▸ Stored data:
+---+

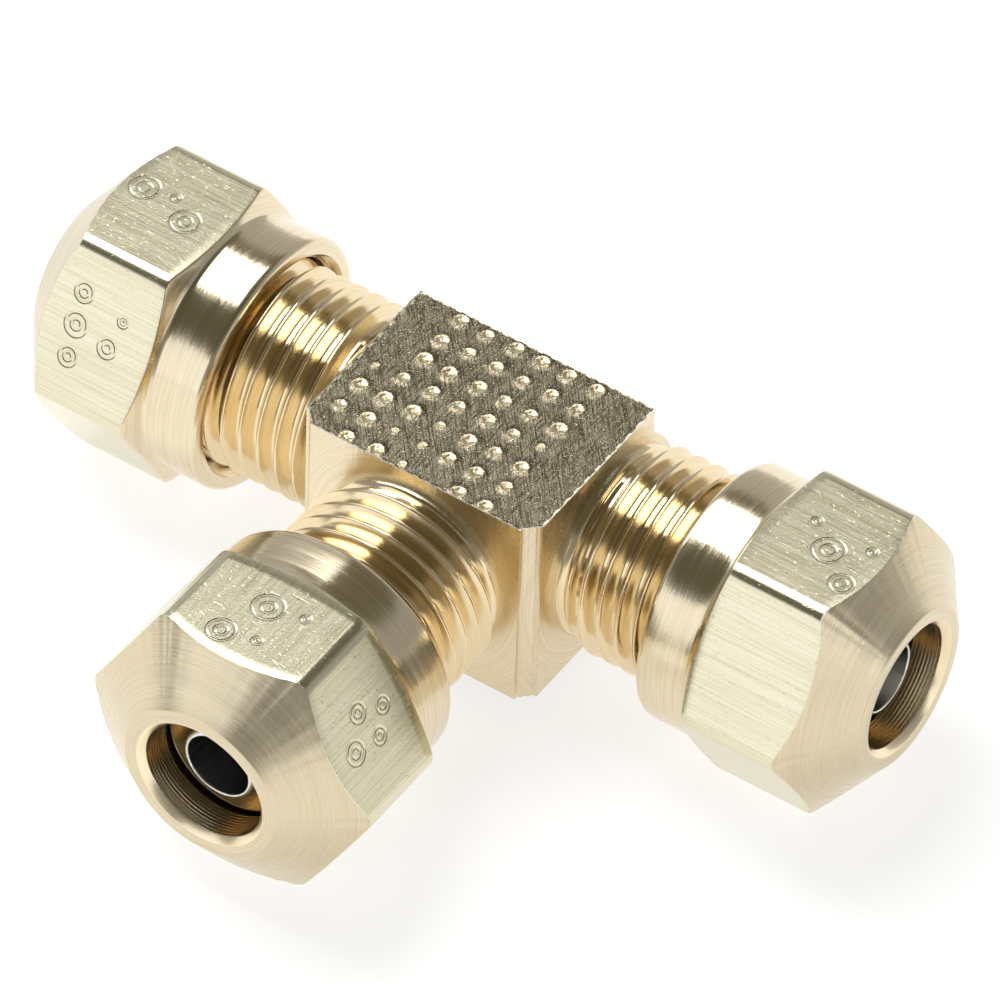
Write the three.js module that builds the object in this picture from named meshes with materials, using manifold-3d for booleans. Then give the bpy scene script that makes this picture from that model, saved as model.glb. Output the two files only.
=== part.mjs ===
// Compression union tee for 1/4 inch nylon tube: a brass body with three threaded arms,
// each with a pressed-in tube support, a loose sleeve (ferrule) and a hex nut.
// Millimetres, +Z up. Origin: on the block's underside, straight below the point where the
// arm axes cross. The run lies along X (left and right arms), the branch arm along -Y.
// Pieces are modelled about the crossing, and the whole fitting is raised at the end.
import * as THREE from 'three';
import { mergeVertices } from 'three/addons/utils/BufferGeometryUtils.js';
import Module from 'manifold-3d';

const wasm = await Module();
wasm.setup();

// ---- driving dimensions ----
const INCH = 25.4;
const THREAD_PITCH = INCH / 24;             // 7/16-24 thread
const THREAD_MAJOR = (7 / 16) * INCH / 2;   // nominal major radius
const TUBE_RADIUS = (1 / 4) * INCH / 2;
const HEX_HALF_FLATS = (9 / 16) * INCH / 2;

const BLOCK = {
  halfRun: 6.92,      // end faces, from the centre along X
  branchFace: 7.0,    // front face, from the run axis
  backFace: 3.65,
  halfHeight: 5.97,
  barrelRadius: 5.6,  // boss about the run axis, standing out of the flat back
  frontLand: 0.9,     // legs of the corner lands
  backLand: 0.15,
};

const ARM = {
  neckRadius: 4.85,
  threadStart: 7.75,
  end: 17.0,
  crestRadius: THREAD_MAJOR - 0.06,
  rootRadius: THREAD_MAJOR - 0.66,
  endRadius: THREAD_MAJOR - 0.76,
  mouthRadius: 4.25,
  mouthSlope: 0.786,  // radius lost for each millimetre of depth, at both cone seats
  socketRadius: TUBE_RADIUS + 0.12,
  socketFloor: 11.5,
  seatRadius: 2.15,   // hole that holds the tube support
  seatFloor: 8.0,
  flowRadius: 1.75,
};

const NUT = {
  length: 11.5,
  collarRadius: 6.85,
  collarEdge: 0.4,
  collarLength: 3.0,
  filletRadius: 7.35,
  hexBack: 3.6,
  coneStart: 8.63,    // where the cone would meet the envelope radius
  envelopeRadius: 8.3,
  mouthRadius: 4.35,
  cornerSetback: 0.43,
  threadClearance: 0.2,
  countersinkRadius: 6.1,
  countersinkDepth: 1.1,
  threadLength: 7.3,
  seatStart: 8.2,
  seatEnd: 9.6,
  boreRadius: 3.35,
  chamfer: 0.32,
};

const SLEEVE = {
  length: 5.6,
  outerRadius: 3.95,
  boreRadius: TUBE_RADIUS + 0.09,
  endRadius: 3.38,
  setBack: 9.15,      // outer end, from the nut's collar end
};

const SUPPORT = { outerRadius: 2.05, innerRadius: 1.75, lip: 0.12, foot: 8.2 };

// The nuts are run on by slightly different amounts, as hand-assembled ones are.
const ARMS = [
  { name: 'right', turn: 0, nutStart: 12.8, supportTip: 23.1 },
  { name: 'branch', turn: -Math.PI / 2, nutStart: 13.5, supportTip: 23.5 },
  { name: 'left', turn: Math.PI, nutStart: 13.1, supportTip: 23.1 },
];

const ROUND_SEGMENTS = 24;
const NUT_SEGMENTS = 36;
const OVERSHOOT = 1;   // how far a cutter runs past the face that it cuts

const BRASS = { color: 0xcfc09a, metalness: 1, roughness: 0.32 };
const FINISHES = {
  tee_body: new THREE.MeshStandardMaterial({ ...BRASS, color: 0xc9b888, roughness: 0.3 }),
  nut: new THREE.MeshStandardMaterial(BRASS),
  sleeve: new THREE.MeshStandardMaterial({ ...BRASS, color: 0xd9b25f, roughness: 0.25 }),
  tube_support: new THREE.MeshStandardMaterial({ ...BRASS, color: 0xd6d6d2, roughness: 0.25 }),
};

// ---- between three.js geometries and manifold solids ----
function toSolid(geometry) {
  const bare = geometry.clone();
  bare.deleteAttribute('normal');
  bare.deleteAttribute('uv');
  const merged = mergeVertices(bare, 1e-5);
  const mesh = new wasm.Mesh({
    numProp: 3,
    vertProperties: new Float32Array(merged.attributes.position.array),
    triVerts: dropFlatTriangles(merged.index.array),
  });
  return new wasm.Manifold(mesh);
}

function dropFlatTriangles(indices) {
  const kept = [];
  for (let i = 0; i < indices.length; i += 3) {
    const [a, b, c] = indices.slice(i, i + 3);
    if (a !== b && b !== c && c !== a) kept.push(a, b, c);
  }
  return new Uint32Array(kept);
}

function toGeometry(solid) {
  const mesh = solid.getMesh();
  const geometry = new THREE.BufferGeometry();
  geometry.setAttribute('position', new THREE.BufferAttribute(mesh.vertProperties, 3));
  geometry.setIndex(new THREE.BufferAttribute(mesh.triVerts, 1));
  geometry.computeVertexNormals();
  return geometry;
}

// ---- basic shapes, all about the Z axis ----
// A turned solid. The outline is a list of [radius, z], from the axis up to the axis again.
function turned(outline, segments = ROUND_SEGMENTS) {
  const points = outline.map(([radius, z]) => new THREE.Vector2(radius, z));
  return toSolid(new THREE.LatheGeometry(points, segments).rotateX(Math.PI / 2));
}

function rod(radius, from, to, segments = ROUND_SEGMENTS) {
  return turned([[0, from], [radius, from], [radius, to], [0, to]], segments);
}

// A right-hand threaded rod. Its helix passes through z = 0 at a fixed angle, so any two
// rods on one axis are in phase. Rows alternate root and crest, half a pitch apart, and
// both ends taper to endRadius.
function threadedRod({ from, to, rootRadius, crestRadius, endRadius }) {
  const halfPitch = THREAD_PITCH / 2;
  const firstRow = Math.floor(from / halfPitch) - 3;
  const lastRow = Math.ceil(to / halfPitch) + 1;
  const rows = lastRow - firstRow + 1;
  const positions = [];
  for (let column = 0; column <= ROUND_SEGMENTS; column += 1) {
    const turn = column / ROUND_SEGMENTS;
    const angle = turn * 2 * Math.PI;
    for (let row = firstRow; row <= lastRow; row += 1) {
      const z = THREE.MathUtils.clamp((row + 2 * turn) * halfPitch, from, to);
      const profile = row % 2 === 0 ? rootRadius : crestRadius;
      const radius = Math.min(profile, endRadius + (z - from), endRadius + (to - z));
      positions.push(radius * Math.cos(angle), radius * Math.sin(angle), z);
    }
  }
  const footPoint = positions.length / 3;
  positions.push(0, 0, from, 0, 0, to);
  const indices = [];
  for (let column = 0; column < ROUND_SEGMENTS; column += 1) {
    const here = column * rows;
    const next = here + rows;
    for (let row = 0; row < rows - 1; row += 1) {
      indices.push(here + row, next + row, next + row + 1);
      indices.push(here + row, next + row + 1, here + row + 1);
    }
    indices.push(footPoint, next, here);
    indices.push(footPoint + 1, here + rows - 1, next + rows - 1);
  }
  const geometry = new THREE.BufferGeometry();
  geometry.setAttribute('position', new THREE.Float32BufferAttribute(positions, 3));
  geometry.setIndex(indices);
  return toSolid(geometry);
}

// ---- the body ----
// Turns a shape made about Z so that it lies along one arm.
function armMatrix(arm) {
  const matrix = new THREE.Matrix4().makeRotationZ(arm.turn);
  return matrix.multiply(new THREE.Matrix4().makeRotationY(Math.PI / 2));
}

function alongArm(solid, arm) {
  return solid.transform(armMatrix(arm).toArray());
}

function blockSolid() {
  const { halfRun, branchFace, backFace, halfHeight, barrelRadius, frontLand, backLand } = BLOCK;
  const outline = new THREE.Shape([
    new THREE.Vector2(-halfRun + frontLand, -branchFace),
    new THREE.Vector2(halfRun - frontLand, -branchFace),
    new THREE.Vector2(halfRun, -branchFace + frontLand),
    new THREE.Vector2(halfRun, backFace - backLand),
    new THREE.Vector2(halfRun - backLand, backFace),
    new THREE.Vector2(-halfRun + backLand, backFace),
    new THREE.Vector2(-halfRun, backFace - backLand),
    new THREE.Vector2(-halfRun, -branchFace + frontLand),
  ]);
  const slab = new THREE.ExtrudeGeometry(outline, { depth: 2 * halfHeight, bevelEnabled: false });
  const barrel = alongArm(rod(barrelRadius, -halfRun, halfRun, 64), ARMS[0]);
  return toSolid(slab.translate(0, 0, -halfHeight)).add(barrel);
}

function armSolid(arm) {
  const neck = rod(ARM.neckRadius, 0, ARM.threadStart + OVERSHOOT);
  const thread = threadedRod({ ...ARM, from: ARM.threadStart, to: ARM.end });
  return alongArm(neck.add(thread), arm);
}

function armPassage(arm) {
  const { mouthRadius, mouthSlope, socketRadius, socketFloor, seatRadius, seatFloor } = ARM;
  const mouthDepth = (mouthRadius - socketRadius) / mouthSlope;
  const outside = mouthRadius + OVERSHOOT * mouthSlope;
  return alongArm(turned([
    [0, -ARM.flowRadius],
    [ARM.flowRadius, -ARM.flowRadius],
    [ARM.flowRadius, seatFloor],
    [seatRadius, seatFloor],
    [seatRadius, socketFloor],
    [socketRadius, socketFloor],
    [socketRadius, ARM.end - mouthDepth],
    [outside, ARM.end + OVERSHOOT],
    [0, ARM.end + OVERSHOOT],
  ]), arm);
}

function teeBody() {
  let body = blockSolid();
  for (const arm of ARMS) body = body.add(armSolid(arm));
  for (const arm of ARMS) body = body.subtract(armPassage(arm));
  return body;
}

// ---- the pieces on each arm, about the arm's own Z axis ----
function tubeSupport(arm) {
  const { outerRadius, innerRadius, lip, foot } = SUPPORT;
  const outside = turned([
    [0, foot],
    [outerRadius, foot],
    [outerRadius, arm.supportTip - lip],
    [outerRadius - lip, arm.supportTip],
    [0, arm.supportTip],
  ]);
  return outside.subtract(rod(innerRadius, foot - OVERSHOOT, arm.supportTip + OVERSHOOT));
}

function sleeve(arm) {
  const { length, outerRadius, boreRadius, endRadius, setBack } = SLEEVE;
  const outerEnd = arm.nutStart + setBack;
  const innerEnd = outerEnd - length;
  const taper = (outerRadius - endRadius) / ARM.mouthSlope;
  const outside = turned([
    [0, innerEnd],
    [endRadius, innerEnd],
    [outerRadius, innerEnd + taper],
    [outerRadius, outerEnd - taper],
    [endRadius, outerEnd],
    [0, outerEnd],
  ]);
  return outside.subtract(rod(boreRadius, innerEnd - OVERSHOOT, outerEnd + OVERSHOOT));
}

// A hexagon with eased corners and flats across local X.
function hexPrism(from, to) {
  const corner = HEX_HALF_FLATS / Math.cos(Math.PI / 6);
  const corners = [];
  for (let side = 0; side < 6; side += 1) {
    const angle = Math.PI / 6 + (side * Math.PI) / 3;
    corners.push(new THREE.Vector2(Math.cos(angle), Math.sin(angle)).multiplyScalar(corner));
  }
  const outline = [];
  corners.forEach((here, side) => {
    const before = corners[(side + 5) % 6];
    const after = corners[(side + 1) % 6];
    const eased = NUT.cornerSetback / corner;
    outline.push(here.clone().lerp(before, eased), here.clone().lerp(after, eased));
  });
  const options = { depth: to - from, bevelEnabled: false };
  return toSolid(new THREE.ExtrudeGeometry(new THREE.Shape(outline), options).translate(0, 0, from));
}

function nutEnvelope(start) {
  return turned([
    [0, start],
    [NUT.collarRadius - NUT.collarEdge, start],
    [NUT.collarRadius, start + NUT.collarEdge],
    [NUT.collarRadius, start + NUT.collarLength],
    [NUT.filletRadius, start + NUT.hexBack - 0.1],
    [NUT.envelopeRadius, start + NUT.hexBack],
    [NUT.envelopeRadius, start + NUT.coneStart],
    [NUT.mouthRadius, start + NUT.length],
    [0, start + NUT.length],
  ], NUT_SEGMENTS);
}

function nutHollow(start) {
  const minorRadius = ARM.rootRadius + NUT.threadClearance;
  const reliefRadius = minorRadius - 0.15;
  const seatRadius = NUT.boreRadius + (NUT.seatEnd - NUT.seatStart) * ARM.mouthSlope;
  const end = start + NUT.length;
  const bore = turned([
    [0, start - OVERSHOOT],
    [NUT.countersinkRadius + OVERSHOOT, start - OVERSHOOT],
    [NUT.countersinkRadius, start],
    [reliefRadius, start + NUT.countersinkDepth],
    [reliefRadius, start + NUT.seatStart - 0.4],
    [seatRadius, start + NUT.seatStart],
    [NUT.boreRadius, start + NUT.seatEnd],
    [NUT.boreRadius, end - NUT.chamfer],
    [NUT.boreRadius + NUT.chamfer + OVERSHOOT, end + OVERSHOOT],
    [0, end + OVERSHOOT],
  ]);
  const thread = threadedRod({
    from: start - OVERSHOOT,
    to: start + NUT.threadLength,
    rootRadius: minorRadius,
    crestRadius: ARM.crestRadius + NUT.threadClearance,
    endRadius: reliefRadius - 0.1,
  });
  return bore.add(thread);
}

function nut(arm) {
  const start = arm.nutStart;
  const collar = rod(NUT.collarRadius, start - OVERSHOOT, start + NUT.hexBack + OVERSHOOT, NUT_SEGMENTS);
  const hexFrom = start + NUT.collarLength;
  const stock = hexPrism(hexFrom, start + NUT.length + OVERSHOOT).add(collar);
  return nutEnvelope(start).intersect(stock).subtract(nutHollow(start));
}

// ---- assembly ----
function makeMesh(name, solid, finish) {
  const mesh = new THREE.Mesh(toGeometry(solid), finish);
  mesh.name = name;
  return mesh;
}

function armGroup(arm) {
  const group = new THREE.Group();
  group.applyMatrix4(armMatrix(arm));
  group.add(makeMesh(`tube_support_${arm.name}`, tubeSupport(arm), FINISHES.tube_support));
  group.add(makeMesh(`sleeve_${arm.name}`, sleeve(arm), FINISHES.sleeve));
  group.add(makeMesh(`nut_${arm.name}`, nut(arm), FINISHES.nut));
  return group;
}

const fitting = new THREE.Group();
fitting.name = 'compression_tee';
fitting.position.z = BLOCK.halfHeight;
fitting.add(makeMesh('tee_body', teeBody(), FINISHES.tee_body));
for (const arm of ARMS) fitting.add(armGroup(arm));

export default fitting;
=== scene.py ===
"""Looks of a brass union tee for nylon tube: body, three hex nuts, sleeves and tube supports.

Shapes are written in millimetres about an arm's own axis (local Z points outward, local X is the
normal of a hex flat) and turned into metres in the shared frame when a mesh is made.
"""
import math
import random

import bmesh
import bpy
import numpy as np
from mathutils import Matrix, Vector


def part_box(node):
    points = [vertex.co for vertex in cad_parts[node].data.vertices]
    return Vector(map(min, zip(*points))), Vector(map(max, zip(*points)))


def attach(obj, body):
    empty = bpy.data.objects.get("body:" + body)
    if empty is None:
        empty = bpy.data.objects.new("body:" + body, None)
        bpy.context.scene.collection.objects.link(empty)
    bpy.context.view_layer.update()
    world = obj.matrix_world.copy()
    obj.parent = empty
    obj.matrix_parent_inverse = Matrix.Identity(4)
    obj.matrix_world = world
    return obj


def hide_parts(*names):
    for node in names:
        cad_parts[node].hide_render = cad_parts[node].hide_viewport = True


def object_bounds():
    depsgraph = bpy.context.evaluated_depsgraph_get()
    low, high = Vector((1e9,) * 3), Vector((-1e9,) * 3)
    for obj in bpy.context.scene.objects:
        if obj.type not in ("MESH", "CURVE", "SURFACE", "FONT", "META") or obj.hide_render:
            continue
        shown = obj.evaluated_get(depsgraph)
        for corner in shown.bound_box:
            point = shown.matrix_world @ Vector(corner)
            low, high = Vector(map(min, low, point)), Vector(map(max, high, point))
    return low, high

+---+

▸ The task:
Looking at the data above, return every line from the one with "obj.parent = empty" down to the one with "depsgraph = bpy.context.evaluated_depsgraph_get()", exactly and inclusively.

▸ Output for this exercise:
    obj.parent = empty
    obj.matrix_parent_inverse = Matrix.Identity(4)
    obj.matrix_world = world
    return obj


def hide_parts(*names):
    for node in names:
        cad_parts[node].hide_render = cad_parts[node].hide_viewport = True


def object_bounds():
    depsgraph = bpy.context.evaluated_depsgraph_get()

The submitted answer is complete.